A Sand County Almanac is significant for Leopold's own admission to guilt in the current state of ecology. For this we should be eternally grateful to the role Albert Hochbaum played in urging his mentor to show us the complete man, the evolution of the ecologist, himself. Leopold was reticent to comply, believing he only needed to state what he now knew to be true, but Hochbaum persevered and we are the wealthier for it. More importantly, Leopold shows that he adhered to his own definition of an ecologist, which he gave to his students in Wildlife Ecology 118: A person is an ecologist if he is skillful in seeing facts, ingenious in formulating hypotheses, and ruthless in discarding them when they don't fit.
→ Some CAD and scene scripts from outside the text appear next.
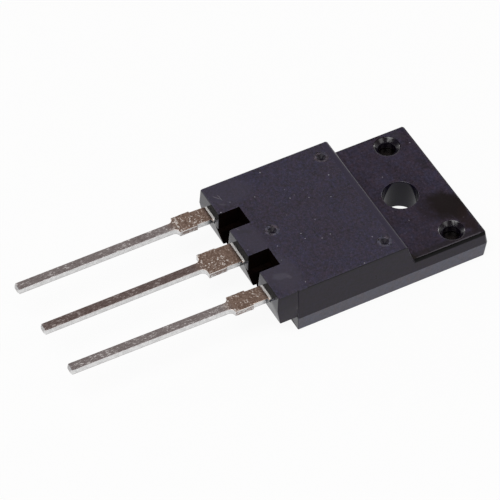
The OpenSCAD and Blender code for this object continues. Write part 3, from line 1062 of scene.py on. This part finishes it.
@dataclass
class Chip:
    """The chip with its solder and wires, closed in by the moulding."""

    finishes: dict[str, HiddenFinish] = field(default_factory=lambda: {
        "silicon_die": HiddenFinish("polished_silicon", (0.22, 0.23, 0.27), 0.6, 0.2, 0.4),
        "die_solder": HiddenFinish("soft_solder", (0.45, 0.45, 0.46), 1.0, 0.5, 0.15),
        "base_wire": HiddenFinish("thin_wire", (0.8, 0.8, 0.82), 1.0, 0.3, 0.05),
        "emitter_wire_inner": HiddenFinish("thick_wire", (0.8, 0.8, 0.82), 1.0, 0.32, 0.08),
        "emitter_wire_outer": HiddenFinish("thick_wire_outer", (0.8, 0.8, 0.82), 1.0, 0.32, 0.08),
    })

    def build(self) -> None:
        """Gives each hidden node its finish."""
        for node, finish in self.finishes.items():
            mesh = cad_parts[node].data
            mesh.materials.clear()
            mesh.materials.append(finish.build())
            LOG.info("%s keeps its shape and gets %s", node, finish.name)


@dataclass(frozen=True)
class Lamp:
    """A soft square lamp that looks at the middle of the part, with its lengths in metres."""

    name: str
    azimuth: float
    height: float
    distance: float
    size: float
    level: float
    colour: Colour = WHITE

    def build(self, target: Vector) -> None:
        """Hangs the lamp.

        Args:
            target: the point that it looks at, in metres.
        """
        a, h = math.radians(self.azimuth), math.radians(self.height)
        aim = Vector((math.cos(h) * math.cos(a), math.cos(h) * math.sin(a), math.sin(h)))
        data = bpy.data.lights.new(self.name, "AREA")
        data.shape = "SQUARE"
        data.size = self.size
        data.color = self.colour
        data.energy = self.level * math.pi ** 2 * self.distance ** 2
        lamp = bpy.data.objects.new(self.name, data)
        lamp.location = target + aim * self.distance
        lamp.rotation_euler = aim.to_track_quat("Z", "Y").to_euler()
        bpy.context.scene.collection.objects.link(lamp)


@dataclass
class Studio:
    """Floor, lamps, world and camera."""

    target: tuple[float, float, float] = (-1.558, -15.004, 2.0)
    azimuth: float = -28.158
    height: float = 47.812
    roll: float = 0.167
    distance: float = 319.75
    lens: float = 249.73
    floor_size: float = 1500.0
    floor_drop: float = 0.02
    floor_colour: Colour = (0.9, 0.9, 0.9)
    camera_share: float = 0.93
    gloss_share: float = 0.6
    horizon: Colour = (0.9, 0.9, 0.9)
    pale_ceiling: Colour = (0.21, 0.185, 0.175)
    dark_ceiling: Colour = (0.09, 0.08, 0.08)
    lamps: tuple[Lamp, ...] = (
        Lamp("key_lamp", -60, 68, 0.6, 0.36, 0.54),
        Lamp("back_lamp", 107, 22, 0.6, 0.11, 0.13),
        Lamp("left_lamp", -163, 22, 0.6, 0.11, 0.10),
        Lamp("edge_lamp", 36, 46, 0.6, 0.25, 0.10),
    )

    def floor(self) -> None:
        """Lays the pale floor, which shows white to the camera and in gloss but keeps a shadow."""
        bm = bmesh.new()
        lowered = Matrix.Translation((0, 0, -self.floor_drop * MM))
        bmesh.ops.create_circle(bm, cap_ends=True, segments=96, radius=self.floor_size * MM, matrix=lowered)
        mesh = bpy.data.meshes.new("floor")
        bm.to_mesh(mesh)
        bm.free()
        m = Material("floor_white")
        rays = m.node("ShaderNodeLightPath")
        seen = Signal(m, rays.outputs["Is Camera Ray"]) * self.camera_share
        through = Signal(m, rays.outputs["Is Transmission Ray"])
        mirrored = Signal(m, rays.outputs["Is Glossy Ray"]).larger(through) * self.gloss_share
        mottle = m.noise(m.object_place(), 30.0, 2.0)
        colour = m.blend(mottle, tuple(c * 0.985 for c in self.floor_colour), self.floor_colour)
        plain = m.take("ShaderNodeBsdfDiffuse", {}, {"Color": colour})
        glow = m.take("ShaderNodeEmission", {}, {"Color": WHITE, "Strength": 1.0})
        shader = m.take("ShaderNodeMixShader", {}, {0: seen.larger(mirrored), 1: plain, 2: glow})
        mesh.materials.append(m.finish(shader))
        floor = bpy.data.objects.new("floor", mesh)
        bpy.context.scene.collection.objects.link(floor)

    def world(self) -> None:
        """Makes the room: white to the camera, pale at the horizon and dim above."""
        world = bpy.data.worlds.new("studio")
        world.use_nodes = True
        bpy.context.scene.world = world
        g = Graph(world.node_tree)
        rays = g.node("ShaderNodeLightPath")
        direction = g.take("ShaderNodeTexCoord", output="Generated")
        parts = g.node("ShaderNodeSeparateXYZ", {}, {0: direction})
        y, up = Signal(g, parts.outputs[1]), Signal(g, parts.outputs[2])
        ceiling = g.blend(y.rise(0.15, -0.15), self.pale_ceiling, self.dark_ceiling)
        room = g.blend(up.rise(0.1, 0.5), self.horizon, ceiling)
        colour = g.blend(Signal(g, rays.outputs["Is Camera Ray"]), room, WHITE)
        sky = g.take("ShaderNodeBackground", {}, {"Color": colour, "Strength": 1.0})
        g.node("ShaderNodeOutputWorld", {}, {"Surface": sky})

    def camera(self) -> None:
        """Stands the camera where the photograph was taken from."""
        a, h = math.radians(self.azimuth), math.radians(self.height)
        back = Vector((math.cos(h) * math.cos(a), math.cos(h) * math.sin(a), math.sin(h)))
        right = Vector((0, 0, 1)).cross(back).normalized()
        turned = Matrix.Rotation(math.radians(self.roll), 3, back)
        right = turned @ right
        up = back.cross(right)
        data = bpy.data.cameras.new("camera")
        data.sensor_width = 36.0
        data.lens = self.lens
        data.clip_start = 0.01
        camera = bpy.data.objects.new("camera", data)
        turn = Matrix((right, up, back)).transposed().to_4x4()
        camera.matrix_world = Matrix.Translation((Vector(self.target) + back * self.distance) * MM) @ turn
        bpy.context.scene.collection.objects.link(camera)
        bpy.context.scene.camera = camera

    def build(self) -> None:
        """Sets up the whole studio."""
        bpy.context.scene.view_settings.view_transform = "Standard"
        self.floor()
        self.world()
        self.camera()
        for lamp in self.lamps:
            lamp.build(Vector(self.target) * MM)


def main() -> None:
    """Builds the part's pieces and the studio in order."""
    logging.basicConfig(level=logging.INFO, format="%(name)s: %(message)s")
    Moulding().build()
    LeadRow().build()
    Chip().build()
    Studio().build()


if __name__ == "__main__":
    main()
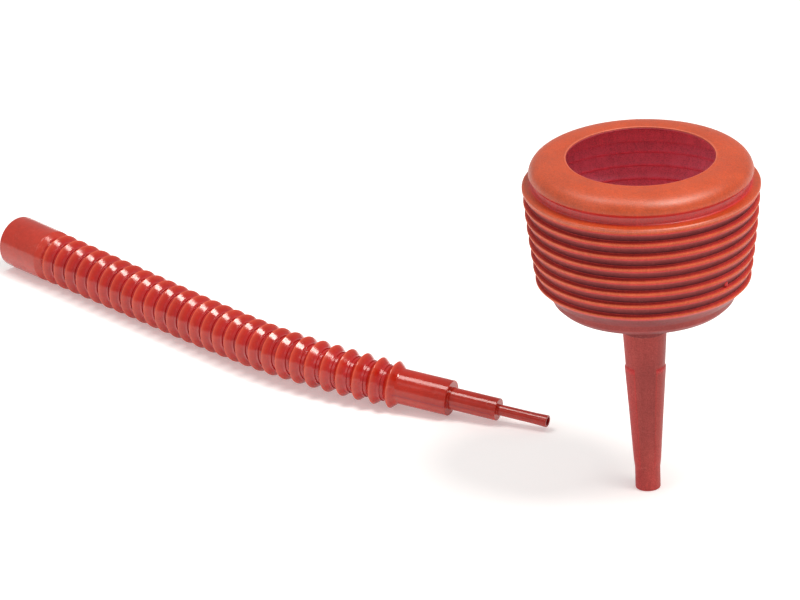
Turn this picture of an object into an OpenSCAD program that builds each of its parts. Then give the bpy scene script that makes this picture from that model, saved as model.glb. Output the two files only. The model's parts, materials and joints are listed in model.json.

If A Sand County Almanac were written solely for ecologists it would be a good book. What makes it a great book is that it was written at a level comprehensible to laymen as well as experts. Leopold understood that if we are to turn away from the path of annihilation of all things wild, we must each be an ecologist well versed in the land ethic. And his timing was perfect: it was written at a time (post-WWII) when Americans were becoming more willing to hear of their mistakes, set aside their new-found role as world conqueror, and take up shovel and axe as citizens in the community of land, ecologists.

A Sand County Almanac presents us with Leopold's final philosophy, a land ethic that includes humans in a community of soils, waters, plants, and animals. It predates Arne Naess' deep ecology by several decades, but it means the same thing. We and the planet are one.